Wait!  The Alto!!  What about the Alto?!!

> > Well, aside from the all-too-cool dock on the right of my monitor....
> > Yes, I run WindowMaker and like it.  Clean, quick, handy keyboard
> > accelerators, stable.  I'll occasionally fire up KDE or Gnome for kicks.
> 
> gee, do you kick puppies, too? :)  put hamsters in microwaves?

My lawyer will be in touch with you.  Don't move.

> 
> > There's nothing "required" in Gnome or KDE.  

I meant -- there's nothing required in Gnome or KDE that you can't get
without them.  Yes, there are requirements *for* both, particularly
memory (even my 96 MB box slows down under them).

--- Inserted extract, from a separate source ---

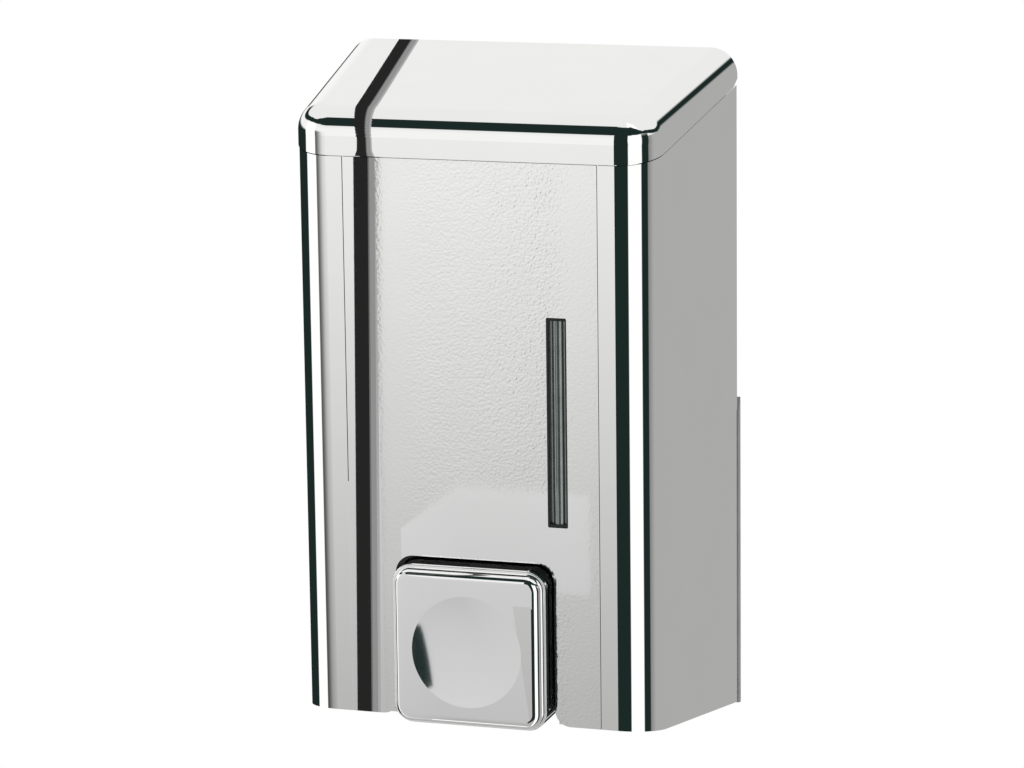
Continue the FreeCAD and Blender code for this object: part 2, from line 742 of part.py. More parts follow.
def pump_body():
    body = lengthwise(PUMP_RADIUS, pump_front_y(), pump_rear_y(), BUTTON_Z)
    body = body.fuse(upright(INLET_RADIUS, BUTTON_Z, washer_z(), port_y()))
    body = body.fuse(upright(NECK_RADIUS, inlet_flange_z(), washer_z(), port_y()))
    body = body.fuse(upright(OUTLET_RADIUS, outlet_end_z(), BUTTON_Z, port_y()))
    body = body.cut(lengthwise(PUMP_BORE, pump_front_y() - 1, pump_rear_y() + 1, BUTTON_Z))
    body = body.cut(upright(PORT_RADIUS, BUTTON_Z, washer_z() + 1, port_y()))
    chamber_top = BUTTON_Z + PUMP_RADIUS
    body = body.cut(upright(INLET_SHOULDER_BORE, chamber_top - 1, washer_z() + 1, port_y()))
    body = body.cut(upright(INLET_BORE, seat_disc_z(), washer_z() + 1, port_y()))
    body = body.cut(upright(VALVE_SEAT_RADIUS, outlet_end_z() - 1, BUTTON_Z, port_y()))
    body = body.cut(upright(VALVE_BORE, outlet_end_z() - 1, valve_seat_z(), port_y()))
    return body.removeSplitter()


def rod_gland():
    front = pump_front_y()
    gland = lengthwise(PUMP_BORE - RUNNING_GAP, front, front + GLAND_LENGTH, BUTTON_Z)
    collar = lengthwise(PUMP_BORE + GLAND_COLLAR_WALL, front - GLAND_COLLAR, front, BUTTON_Z)
    gland = gland.fuse(collar)
    return gland.cut(lengthwise(ROD_RADIUS + RUNNING_GAP, -FAR, FAR, BUTTON_Z)).removeSplitter()


def head_front_y():
    return pump_front_y() + GLAND_LENGTH + HEAD_START_GAP


def seal_y():
    return head_front_y() + HEAD_LENGTH / 2


def carrier_plate_y():
    """The rear face of the carrier's plate, where the return spring bears."""
    return COVER_INNER_FRONT + CARRIER_SETBACK


def piston_rod():
    start = carrier_plate_y() - CARRIER_PLATE
    shaft = lengthwise(ROD_RADIUS, start, head_front_y() + 1, BUTTON_Z)
    head = lengthwise(PUMP_BORE - HEAD_GAP, head_front_y(), head_front_y() + HEAD_LENGTH, BUTTON_Z)
    reach = SEAL_RADIUS + SEAL_END_GAP
    groove = lengthwise(PUMP_BORE, seal_y() - reach, seal_y() + reach, BUTTON_Z)
    core = PUMP_BORE - RUNNING_GAP - 2 * SEAL_RADIUS - RUNNING_GAP
    groove = groove.cut(lengthwise(core, -FAR, FAR, BUTTON_Z))
    return head.cut(groove).fuse(shaft).removeSplitter()


def piston_seal():
    ring_radius = PUMP_BORE - RUNNING_GAP - SEAL_RADIUS
    return Part.makeTorus(ring_radius, SEAL_RADIUS, Vector(0, seal_y(), BUTTON_Z), Vector(0, 1, 0))


def inlet_seat():
    disc = upright(INLET_BORE - RUNNING_GAP, seat_disc_z(), washer_z() - SEAT_TOP_GAP, port_y())
    disc = disc.cut(upright(UMBRELLA_STEM + STEM_GAP, -FAR, FAR, port_y()))
    ring = (UMBRELLA_RADIUS + UMBRELLA_STEM) / 2
    for i in range(SEAT_HOLES):
        angle = 2 * math.pi * i / SEAT_HOLES
        disc = disc.cut(upright(SEAT_HOLE_RADIUS, -FAR, FAR, port_y() + ring * math.sin(angle),
                                ring * math.cos(angle)))
    return disc


def inlet_valve():
    low = seat_disc_z() - UMBRELLA_THICKNESS
    flap = upright(UMBRELLA_RADIUS, low, seat_disc_z(), port_y())
    stem = upright(UMBRELLA_STEM, low, washer_z() + UMBRELLA_KNOB_RISE, port_y())
    knob = Part.makeSphere(UMBRELLA_STEM * 1.5, Vector(0, port_y(), washer_z() + UMBRELLA_KNOB_RISE))
    return flap.fuse(stem).fuse(knob).removeSplitter()


def pump_plug():
    front = pump_plug_front_y()
    rear = pump_rear_y()
    plug = lengthwise(PUMP_BORE - RUNNING_GAP, front, rear, BUTTON_Z)
    flange = PUMP_BORE + PLUG_FLANGE_WALL
    plug = plug.fuse(lengthwise(flange, rear, rear + PLUG_FLANGE, BUTTON_Z))
    middle = (front + rear) / 2
    reach = SEAL_RADIUS + SEAL_END_GAP
    groove = lengthwise(PUMP_BORE + 1, middle - reach, middle + reach, BUTTON_Z)
    core = PUMP_BORE - 2 * RUNNING_GAP - 2 * SEAL_RADIUS
    plug = plug.cut(groove.cut(lengthwise(core, -FAR, FAR, BUTTON_Z)))
    slot = box(-flange, flange, rear + PLUG_FLANGE - SLOT_DEPTH,
               rear + PLUG_FLANGE + 1, BUTTON_Z - SLOT_WIDTH, BUTTON_Z + SLOT_WIDTH)
    return plug.cut(slot).removeSplitter()


def plug_seal():
    middle = (pump_plug_front_y() + pump_rear_y()) / 2
    ring_radius = PUMP_BORE - RUNNING_GAP - SEAL_RADIUS
    return Part.makeTorus(ring_radius, SEAL_RADIUS, Vector(0, middle, BUTTON_Z), Vector(0, 1, 0))


def ball_centre_z():
    contact = math.sqrt(BALL_RADIUS ** 2 - VALVE_SEAT_RADIUS ** 2)
    return valve_seat_z() - contact - BALL_GAP


def outlet_ball():
    return Part.makeSphere(BALL_RADIUS, Vector(0, port_y(), ball_centre_z()))


def outlet_spring():
    top = ball_centre_z() - BALL_RADIUS + VALVE_SPRING_WIRE
    low = outlet_end_z() + SPRING_SEAT_GAP
    start = Vector(0, port_y(), low)
    return spring(start, Vector(0, 0, 1), top - low, VALVE_SPRING_RADIUS, VALVE_SPRING_WIRE,
                  VALVE_SPRING_TURNS)


def nozzle():
    end = outlet_end_z()
    outer = OUTLET_RADIUS + RUNNING_GAP + NOZZLE_WALL
    body = upright(outer, end - NOZZLE_FLOOR, end + NOZZLE_COLLAR, port_y())
    body = body.fuse(cone(Vector(0, port_y(), end - NOZZLE_FLOOR), Vector(0, 0, -1),
                          NOZZLE_SPOUT_RADIUS, NOZZLE_TIP_RADIUS, NOZZLE_SPOUT))
    body = body.cut(upright(OUTLET_RADIUS + RUNNING_GAP, end, end + NOZZLE_COLLAR + 1, port_y()))
    body = body.cut(upright(NOZZLE_BORE, end - NOZZLE_FLOOR - NOZZLE_SPOUT - 1, end + 1, port_y()))
    return body.removeSplitter()


def return_spring():
    front = carrier_plate_y() + SPRING_SEAT_GAP
    rear = pump_front_y() - SPRING_SEAT_GAP
    radius = PUMP_BORE + GLAND_COLLAR_WALL + SPRING_SIDE_GAP + SPRING_WIRE
    start = Vector(0, front, BUTTON_Z)
    return spring(start, Vector(0, 1, 0), rear - front, radius, SPRING_WIRE, SPRING_TURNS)


def cap_front_y():
    return -DEPTH - CAP_PROUD


def button_cap():
    front = cap_front_y()
    tier_y = front + CAP_STEP
    rear = tier_y + CAP_DEPTH
    wide = 2 * CAP_HALF_WIDTH
    tall = 2 * CAP_HALF_HEIGHT
    face = rounded_plate(CAP_WIDTH, CAP_TALL, front, tier_y + 1, BUTTON_Z, CAP_CORNER)
    rim = [e for e in face.Edges if all(abs(v.Y - front) < SAME for v in e.Vertexes)]
    face = face.makeFillet(CAP_FRONT_FILLET, rim)
    tier = rounded_plate(wide, tall, tier_y, rear, BUTTON_Z, CAP_CORNER + CAP_LEDGE)
    front_rim = [e for e in tier.Edges if all(abs(v.Y - tier_y) < SAME for v in e.Vertexes)]
    tier = tier.makeFillet(EDGE_BREAK, front_rim)
    cavity = rounded_plate(wide - 2 * CAP_WALL, tall - 2 * CAP_WALL, front + cap_front_thickness(),
                           rear + 1, BUTTON_Z, CAP_CORNER + CAP_LEDGE - CAP_WALL)
    cap = face.fuse(tier).cut(cavity)
    ball = (DIMPLE_RADIUS ** 2 + DIMPLE_DEPTH ** 2) / (2 * DIMPLE_DEPTH)
    centre = Vector(0, front + DIMPLE_DEPTH - ball, BUTTON_Z - DIMPLE_DROP)
    return cap.cut(Part.makeSphere(ball, centre)).removeSplitter()


def cap_front_thickness():
    return DIMPLE_DEPTH + CAP_FRONT_WALL


def button_carrier():
    """The moulding inside the cap: a plug that fills it, cross ribs and the rod's boss."""
    front = cap_front_y() + cap_front_thickness()
    rear = carrier_plate_y()
    wide = 2 * (CAP_HALF_WIDTH - CAP_WALL - CARRIER_GAP)
    tall = 2 * (CAP_HALF_HEIGHT - CAP_WALL - CARRIER_GAP)
    corner = CAP_CORNER + CAP_LEDGE - CAP_WALL
    plug = rounded_plate(wide, tall, front, rear, BUTTON_Z, corner)
    hollow = rounded_plate(wide - 2 * CAP_WALL, tall - 2 * CAP_WALL, front - 1, rear - CARRIER_PLATE,
                           BUTTON_Z, corner - CAP_WALL / 2)
    boss = lengthwise(CARRIER_BOSS_RADIUS, front, rear + CARRIER_BOSS_LENGTH, BUTTON_Z)
    carrier = plug.cut(hollow).fuse(boss)
    for turn in range(2):
        size = (wide / 2, CAP_WALL / 2) if turn == 0 else (CAP_WALL / 2, tall / 2)
        rib = box(-size[0], size[0], front, rear, BUTTON_Z - size[1], BUTTON_Z + size[1])
        carrier = carrier.fuse(rib)
    socket = lengthwise(ROD_RADIUS + CARRIER_GAP, rear - CARRIER_PLATE, FAR, BUTTON_Z)
    return carrier.cut(socket).removeSplitter()


def guide_inner_half():
    return CAP_HALF_WIDTH + GUIDE_GAP


def button_guide():
    """An arch behind the notch that the cap slides in, with feet against the cover."""
    half = guide_inner_half()
    outer = half + GUIDE_WALL
    y0 = COVER_INNER_FRONT
    y1 = y0 + GUIDE_DEPTH
    tall = CAP_HALF_HEIGHT + GUIDE_GAP
    low = bottom_z(y0, COVER_INSIDE) + GUIDE_GAP
    top = BUTTON_Z + tall
    arch = box(-outer, outer, y0, y1, low, top + GUIDE_WALL)
    foot = box(-outer - GUIDE_FOOT, outer + GUIDE_FOOT, y0, y0 + GUIDE_WALL, low,
               top + GUIDE_WALL + GUIDE_FOOT)
    passage = rounded_plate(2 * half, 2 * (top - BUTTON_Z), y0 - 1, y1 + 1, BUTTON_Z,
                            CAP_CORNER + CAP_LEDGE + GUIDE_GAP)
    passage = passage.fuse(box(-half, half, y0 - 1, y1 + 1, low - 1, BUTTON_Z))
    return arch.fuse(foot).cut(passage).removeSplitter()


def bracket_screw_xs():
    return [side * BRACKET_SCREW_X for side in (-1, 1)]


def pump_bracket():
    rear = -PLATE_THICKNESS
    front = rear - BRACKET_THICKNESS
    bracket = rounded_plate(BRACKET_WIDTH, BRACKET_HEIGHT, front, rear, BUTTON_Z, BRACKET_CORNER)
    socket = PUMP_RADIUS + RUNNING_GAP
    mouth = pump_rear_y() - BRACKET_GRIP
    bracket = bracket.fuse(lengthwise(socket + BRACKET_WALL, mouth, rear, BUTTON_Z))
    bracket = bracket.cut(lengthwise(socket, mouth - 1, pump_rear_y(), BUTTON_Z))
    bracket = bracket.cut(lengthwise(PUMP_BORE + PLUG_FLANGE_WALL + BRACKET_STEP, pump_rear_y() - 1,
                                     front, BUTTON_Z))
    for x in bracket_screw_xs():
        bracket = bracket.cut(lengthwise(SMALL_SCREW_HOLE, -FAR, FAR, BUTTON_Z, x))
    return bracket.removeSplitter()


def bracket_screws():
    seat_y = -PLATE_THICKNESS - BRACKET_THICKNESS
    length = BRACKET_THICKNESS + PLATE_THICKNESS - 0.5
    screws = [screw(Vector(x, seat_y, BUTTON_Z), Vector(0, 1, 0), length) for x in bracket_screw_xs()]
    return Part.makeCompound(screws)


def cover_screws():
    screws = [screw(seat, Vector(0, 0, 1), COVER_SCREW_LENGTH) for seat in cover_screw_seats()]
    return Part.makeCompound(screws)


PIECES = {
    "wall_plate": wall_plate,
    "front_cover": front_cover,
    "window_lens": window_lens,
    "cover_screws": cover_screws,
    "lid": lid,
    "lid_hinge_pins": hinge_pins,
    "tank": tank,
    "outlet_washer": outlet_washer,
    "union_nut": union_nut,
    "pump_body": pump_body,
    "rod_gland": rod_gland,
    "piston_rod": piston_rod,
    "piston_seal": piston_seal,
    "pump_plug": pump_plug,
    "plug_seal": plug_seal,
    "inlet_seat": inlet_seat,
    "inlet_valve": inlet_valve,
    "outlet_ball": outlet_ball,
    "outlet_spring": outlet_spring,
    "nozzle": nozzle,
    "return_spring": return_spring,
    "button_cap": button_cap,
    "button_carrier": button_carrier,
    "button_guide": button_guide,
    "pump_bracket": pump_bracket,
    "bracket_screws": bracket_screws,
}

os.makedirs("parts", exist_ok=True)
for name, build in PIECES.items():
    shape = build()
    shape.exportStep("parts/" + name + ".step")
    print(name, len(shape.Solids), shape.isValid())
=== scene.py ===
import json
import math

import bmesh
import bpy
from mathutils import Matrix, Vector


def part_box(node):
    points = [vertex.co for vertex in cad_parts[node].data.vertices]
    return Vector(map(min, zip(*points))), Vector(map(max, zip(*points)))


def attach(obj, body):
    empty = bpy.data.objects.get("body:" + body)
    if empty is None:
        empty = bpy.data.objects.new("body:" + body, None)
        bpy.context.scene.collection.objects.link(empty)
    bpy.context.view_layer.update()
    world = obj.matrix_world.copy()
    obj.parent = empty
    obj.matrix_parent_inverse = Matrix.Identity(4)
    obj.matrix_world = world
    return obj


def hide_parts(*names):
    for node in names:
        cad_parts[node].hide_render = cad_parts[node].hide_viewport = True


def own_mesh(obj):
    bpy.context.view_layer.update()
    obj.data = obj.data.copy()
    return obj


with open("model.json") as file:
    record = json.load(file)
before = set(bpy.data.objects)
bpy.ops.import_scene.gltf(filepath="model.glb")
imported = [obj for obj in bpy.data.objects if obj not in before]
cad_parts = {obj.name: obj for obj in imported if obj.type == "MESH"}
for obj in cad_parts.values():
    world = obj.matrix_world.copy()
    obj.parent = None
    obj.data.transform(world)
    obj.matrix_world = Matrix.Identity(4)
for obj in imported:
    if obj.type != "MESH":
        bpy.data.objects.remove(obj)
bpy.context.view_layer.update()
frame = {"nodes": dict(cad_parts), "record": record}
nodes = frame["nodes"]

MM = 0.001
PLATING_TONE = 0.93
PLATING_ROUGHNESS = 0.012
DARK_FRAME_SLOT = "dark_plastic"
SPRING_SLOT = "spring_steel"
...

> Yes there is--a gawdaweful amount of memory.  gnumeric might be useful
> on this 24M machine if a) it was anywhere near complete (though it 
> has improved drastically in the past few months.  It can now do most
> of the calculations; it's just formatting data in any useful way that's
> an issue :), and b) it didn't need gazillions of support files.  I'm
> back to starcalc3 . . .  
> 
> Oh, and the dependency of gnumeric on gnome leads to gnomes dependencies
> on sound managagers and the like--even though there's no sound card . . .

Gee.  Fun.

> > nothing else running on commercial Unix that comes close (I'm not
> > counting Mac OS X as it's not based on X Windows and isn't a full Unix
> > despite its Mach core).
> 
> But on top of the mach core there is a full unix as I understand it,
> including an Xserver that coexists with the mac display

More info?

> hawk
> 

-- 
Karsten M. Self (kmself@ix.netcom.com)
    What part of "Gestalt" don't you understand?